# RECORDED DATA:
++++++++

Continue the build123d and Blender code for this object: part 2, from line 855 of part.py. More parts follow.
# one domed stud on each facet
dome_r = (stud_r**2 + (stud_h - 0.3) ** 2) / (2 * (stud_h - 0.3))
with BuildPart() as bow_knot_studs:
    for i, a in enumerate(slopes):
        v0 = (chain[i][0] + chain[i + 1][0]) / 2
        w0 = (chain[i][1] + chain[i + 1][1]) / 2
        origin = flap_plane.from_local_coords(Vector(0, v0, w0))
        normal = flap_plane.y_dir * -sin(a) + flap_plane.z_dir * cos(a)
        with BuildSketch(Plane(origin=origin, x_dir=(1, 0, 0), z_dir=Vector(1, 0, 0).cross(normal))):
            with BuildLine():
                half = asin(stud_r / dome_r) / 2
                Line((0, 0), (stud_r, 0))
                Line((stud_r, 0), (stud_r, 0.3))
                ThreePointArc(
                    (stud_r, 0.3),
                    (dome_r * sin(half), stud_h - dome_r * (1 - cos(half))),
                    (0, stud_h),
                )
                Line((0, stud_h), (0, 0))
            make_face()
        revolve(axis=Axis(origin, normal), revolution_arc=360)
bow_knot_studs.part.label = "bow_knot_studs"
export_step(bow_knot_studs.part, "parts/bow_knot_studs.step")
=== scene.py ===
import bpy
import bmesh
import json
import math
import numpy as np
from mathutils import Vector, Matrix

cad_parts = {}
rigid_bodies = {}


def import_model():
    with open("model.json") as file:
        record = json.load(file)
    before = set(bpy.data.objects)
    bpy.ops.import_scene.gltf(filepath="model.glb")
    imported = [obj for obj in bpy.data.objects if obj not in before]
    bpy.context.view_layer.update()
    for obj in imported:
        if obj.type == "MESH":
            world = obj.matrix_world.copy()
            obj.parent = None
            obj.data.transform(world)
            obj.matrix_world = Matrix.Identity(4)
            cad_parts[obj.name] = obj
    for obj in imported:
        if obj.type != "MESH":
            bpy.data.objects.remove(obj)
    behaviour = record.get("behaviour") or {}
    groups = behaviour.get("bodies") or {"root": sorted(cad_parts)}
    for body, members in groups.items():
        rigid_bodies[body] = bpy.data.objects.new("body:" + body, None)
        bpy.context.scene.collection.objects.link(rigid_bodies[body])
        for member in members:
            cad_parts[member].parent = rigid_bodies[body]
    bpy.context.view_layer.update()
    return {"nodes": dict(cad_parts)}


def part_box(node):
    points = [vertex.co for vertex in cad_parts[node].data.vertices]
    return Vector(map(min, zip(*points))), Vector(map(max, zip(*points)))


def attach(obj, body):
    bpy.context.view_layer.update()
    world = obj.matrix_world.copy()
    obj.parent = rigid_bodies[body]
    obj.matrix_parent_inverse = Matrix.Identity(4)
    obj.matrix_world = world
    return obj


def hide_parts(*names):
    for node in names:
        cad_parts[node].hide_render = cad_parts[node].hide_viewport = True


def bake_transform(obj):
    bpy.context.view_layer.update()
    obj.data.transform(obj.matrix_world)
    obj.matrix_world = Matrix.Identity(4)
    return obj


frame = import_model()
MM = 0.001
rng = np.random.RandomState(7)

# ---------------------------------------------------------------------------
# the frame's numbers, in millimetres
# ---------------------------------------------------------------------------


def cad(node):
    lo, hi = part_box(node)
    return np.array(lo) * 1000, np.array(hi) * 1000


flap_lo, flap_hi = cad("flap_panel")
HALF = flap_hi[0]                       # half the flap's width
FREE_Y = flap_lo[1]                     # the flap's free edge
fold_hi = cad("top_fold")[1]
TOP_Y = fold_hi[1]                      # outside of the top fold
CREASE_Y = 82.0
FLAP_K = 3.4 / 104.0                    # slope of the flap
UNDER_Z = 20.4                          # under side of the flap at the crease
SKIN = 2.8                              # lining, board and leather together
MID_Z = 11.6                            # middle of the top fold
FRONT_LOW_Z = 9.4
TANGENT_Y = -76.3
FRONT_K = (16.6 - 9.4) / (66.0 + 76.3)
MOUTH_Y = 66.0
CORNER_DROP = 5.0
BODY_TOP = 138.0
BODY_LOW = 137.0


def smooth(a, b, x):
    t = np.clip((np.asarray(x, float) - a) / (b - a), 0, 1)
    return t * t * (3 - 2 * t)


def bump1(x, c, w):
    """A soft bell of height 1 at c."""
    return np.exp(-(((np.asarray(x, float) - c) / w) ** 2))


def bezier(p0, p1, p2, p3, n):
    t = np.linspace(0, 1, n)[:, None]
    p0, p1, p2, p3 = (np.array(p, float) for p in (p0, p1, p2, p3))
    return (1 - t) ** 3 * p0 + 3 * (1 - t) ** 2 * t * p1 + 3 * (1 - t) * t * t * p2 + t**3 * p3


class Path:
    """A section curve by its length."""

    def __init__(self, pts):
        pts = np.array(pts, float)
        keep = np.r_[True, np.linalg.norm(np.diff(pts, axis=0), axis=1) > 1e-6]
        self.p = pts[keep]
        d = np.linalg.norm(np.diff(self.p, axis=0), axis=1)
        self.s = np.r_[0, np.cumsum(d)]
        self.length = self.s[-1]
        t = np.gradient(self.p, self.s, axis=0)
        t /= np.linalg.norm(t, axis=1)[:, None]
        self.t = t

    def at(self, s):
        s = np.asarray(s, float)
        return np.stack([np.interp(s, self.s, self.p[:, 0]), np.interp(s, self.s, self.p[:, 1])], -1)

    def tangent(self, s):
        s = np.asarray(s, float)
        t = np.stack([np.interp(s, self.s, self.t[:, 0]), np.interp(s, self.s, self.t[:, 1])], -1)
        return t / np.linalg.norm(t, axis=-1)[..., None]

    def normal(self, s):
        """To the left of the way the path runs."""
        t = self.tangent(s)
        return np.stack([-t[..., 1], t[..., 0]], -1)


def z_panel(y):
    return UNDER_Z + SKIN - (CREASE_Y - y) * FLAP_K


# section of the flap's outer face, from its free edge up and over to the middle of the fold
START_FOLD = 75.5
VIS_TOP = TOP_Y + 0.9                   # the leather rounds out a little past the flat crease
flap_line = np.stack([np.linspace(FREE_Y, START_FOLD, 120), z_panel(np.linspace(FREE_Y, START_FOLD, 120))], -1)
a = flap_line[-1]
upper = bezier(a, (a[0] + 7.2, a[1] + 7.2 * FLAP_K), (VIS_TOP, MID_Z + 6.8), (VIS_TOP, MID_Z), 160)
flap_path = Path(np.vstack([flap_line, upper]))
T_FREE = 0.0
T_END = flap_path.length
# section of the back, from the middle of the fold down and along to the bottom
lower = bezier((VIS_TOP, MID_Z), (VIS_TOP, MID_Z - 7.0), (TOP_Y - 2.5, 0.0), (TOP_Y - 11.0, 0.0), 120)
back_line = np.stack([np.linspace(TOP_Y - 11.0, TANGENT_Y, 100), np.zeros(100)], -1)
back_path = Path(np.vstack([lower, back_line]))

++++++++

# EXERCISE AIM:
Print again each line of the listing above, exactly as it appears.

# WORKED ANSWER:
Continue the build123d and Blender code for this object: part 2, from line 855 of part.py. More parts follow.
# one domed stud on each facet
dome_r = (stud_r**2 + (stud_h - 0.3) ** 2) / (2 * (stud_h - 0.3))
with BuildPart() as bow_knot_studs:
    for i, a in enumerate(slopes):
        v0 = (chain[i][0] + chain[i + 1][0]) / 2
        w0 = (chain[i][1] + chain[i + 1][1]) / 2
        origin = flap_plane.from_local_coords(Vector(0, v0, w0))
        normal = flap_plane.y_dir * -sin(a) + flap_plane.z_dir * cos(a)
        with BuildSketch(Plane(origin=origin, x_dir=(1, 0, 0), z_dir=Vector(1, 0, 0).cross(normal))):
            with BuildLine():
                half = asin(stud_r / dome_r) / 2
                Line((0, 0), (stud_r, 0))
                Line((stud_r, 0), (stud_r, 0.3))
                ThreePointArc(
                    (stud_r, 0.3),
                    (dome_r * sin(half), stud_h - dome_r * (1 - cos(half))),
                    (0, stud_h),
                )
                Line((0, stud_h), (0, 0))
            make_face()
        revolve(axis=Axis(origin, normal), revolution_arc=360)
bow_knot_studs.part.label = "bow_knot_studs"
export_step(bow_knot_studs.part, "parts/bow_knot_studs.step")
=== scene.py ===
import bpy
import bmesh
import json
import math
import numpy as np
from mathutils import Vector, Matrix

cad_parts = {}
rigid_bodies = {}


def import_model():
    with open("model.json") as file:
        record = json.load(file)
    before = set(bpy.data.objects)
    bpy.ops.import_scene.gltf(filepath="model.glb")
    imported = [obj for obj in bpy.data.objects if obj not in before]
    bpy.context.view_layer.update()
    for obj in imported:
        if obj.type == "MESH":
            world = obj.matrix_world.copy()
            obj.parent = None
            obj.data.transform(world)
            obj.matrix_world = Matrix.Identity(4)
            cad_parts[obj.name] = obj
    for obj in imported:
        if obj.type != "MESH":
            bpy.data.objects.remove(obj)
    behaviour = record.get("behaviour") or {}
    groups = behaviour.get("bodies") or {"root": sorted(cad_parts)}
    for body, members in groups.items():
        rigid_bodies[body] = bpy.data.objects.new("body:" + body, None)
        bpy.context.scene.collection.objects.link(rigid_bodies[body])
        for member in members:
            cad_parts[member].parent = rigid_bodies[body]
    bpy.context.view_layer.update()
    return {"nodes": dict(cad_parts)}


def part_box(node):
    points = [vertex.co for vertex in cad_parts[node].data.vertices]
    return Vector(map(min, zip(*points))), Vector(map(max, zip(*points)))


def attach(obj, body):
    bpy.context.view_layer.update()
    world = obj.matrix_world.copy()
    obj.parent = rigid_bodies[body]
    obj.matrix_parent_inverse = Matrix.Identity(4)
    obj.matrix_world = world
    return obj


def hide_parts(*names):
    for node in names:
        cad_parts[node].hide_render = cad_parts[node].hide_viewport = True


def bake_transform(obj):
    bpy.context.view_layer.update()
    obj.data.transform(obj.matrix_world)
    obj.matrix_world = Matrix.Identity(4)
    return obj


frame = import_model()
MM = 0.001
rng = np.random.RandomState(7)

# ---------------------------------------------------------------------------
# the frame's numbers, in millimetres
# ---------------------------------------------------------------------------


def cad(node):
    lo, hi = part_box(node)
    return np.array(lo) * 1000, np.array(hi) * 1000


flap_lo, flap_hi = cad("flap_panel")
HALF = flap_hi[0]                       # half the flap's width
FREE_Y = flap_lo[1]                     # the flap's free edge
fold_hi = cad("top_fold")[1]
TOP_Y = fold_hi[1]                      # outside of the top fold
CREASE_Y = 82.0
FLAP_K = 3.4 / 104.0                    # slope of the flap
UNDER_Z = 20.4                          # under side of the flap at the crease
SKIN = 2.8                              # lining, board and leather together
MID_Z = 11.6                            # middle of the top fold
FRONT_LOW_Z = 9.4
TANGENT_Y = -76.3
FRONT_K = (16.6 - 9.4) / (66.0 + 76.3)
MOUTH_Y = 66.0
CORNER_DROP = 5.0
BODY_TOP = 138.0
BODY_LOW = 137.0


def smooth(a, b, x):
    t = np.clip((np.asarray(x, float) - a) / (b - a), 0, 1)
    return t * t * (3 - 2 * t)


def bump1(x, c, w):
    """A soft bell of height 1 at c."""
    return np.exp(-(((np.asarray(x, float) - c) / w) ** 2))


def bezier(p0, p1, p2, p3, n):
    t = np.linspace(0, 1, n)[:, None]
    p0, p1, p2, p3 = (np.array(p, float) for p in (p0, p1, p2, p3))
    return (1 - t) ** 3 * p0 + 3 * (1 - t) ** 2 * t * p1 + 3 * (1 - t) * t * t * p2 + t**3 * p3


class Path:
    """A section curve by its length."""

    def __init__(self, pts):
        pts = np.array(pts, float)
        keep = np.r_[True, np.linalg.norm(np.diff(pts, axis=0), axis=1) > 1e-6]
        self.p = pts[keep]
        d = np.linalg.norm(np.diff(self.p, axis=0), axis=1)
        self.s = np.r_[0, np.cumsum(d)]
        self.length = self.s[-1]
        t = np.gradient(self.p, self.s, axis=0)
        t /= np.linalg.norm(t, axis=1)[:, None]
        self.t = t

    def at(self, s):
        s = np.asarray(s, float)
        return np.stack([np.interp(s, self.s, self.p[:, 0]), np.interp(s, self.s, self.p[:, 1])], -1)

    def tangent(self, s):
        s = np.asarray(s, float)
        t = np.stack([np.interp(s, self.s, self.t[:, 0]), np.interp(s, self.s, self.t[:, 1])], -1)
        return t / np.linalg.norm(t, axis=-1)[..., None]

    def normal(self, s):
        """To the left of the way the path runs."""
        t = self.tangent(s)
        return np.stack([-t[..., 1], t[..., 0]], -1)


def z_panel(y):
    return UNDER_Z + SKIN - (CREASE_Y - y) * FLAP_K


# section of the flap's outer face, from its free edge up and over to the middle of the fold
START_FOLD = 75.5
VIS_TOP = TOP_Y + 0.9                   # the leather rounds out a little past the flat crease
flap_line = np.stack([np.linspace(FREE_Y, START_FOLD, 120), z_panel(np.linspace(FREE_Y, START_FOLD, 120))], -1)
a = flap_line[-1]
upper = bezier(a, (a[0] + 7.2, a[1] + 7.2 * FLAP_K), (VIS_TOP, MID_Z + 6.8), (VIS_TOP, MID_Z), 160)
flap_path = Path(np.vstack([flap_line, upper]))
T_FREE = 0.0
T_END = flap_path.length
# section of the back, from the middle of the fold down and along to the bottom
lower = bezier((VIS_TOP, MID_Z), (VIS_TOP, MID_Z - 7.0), (TOP_Y - 2.5, 0.0), (TOP_Y - 11.0, 0.0), 120)
back_line = np.stack([np.linspace(TOP_Y - 11.0, TANGENT_Y, 100), np.zeros(100)], -1)
back_path = Path(np.vstack([lower, back_line]))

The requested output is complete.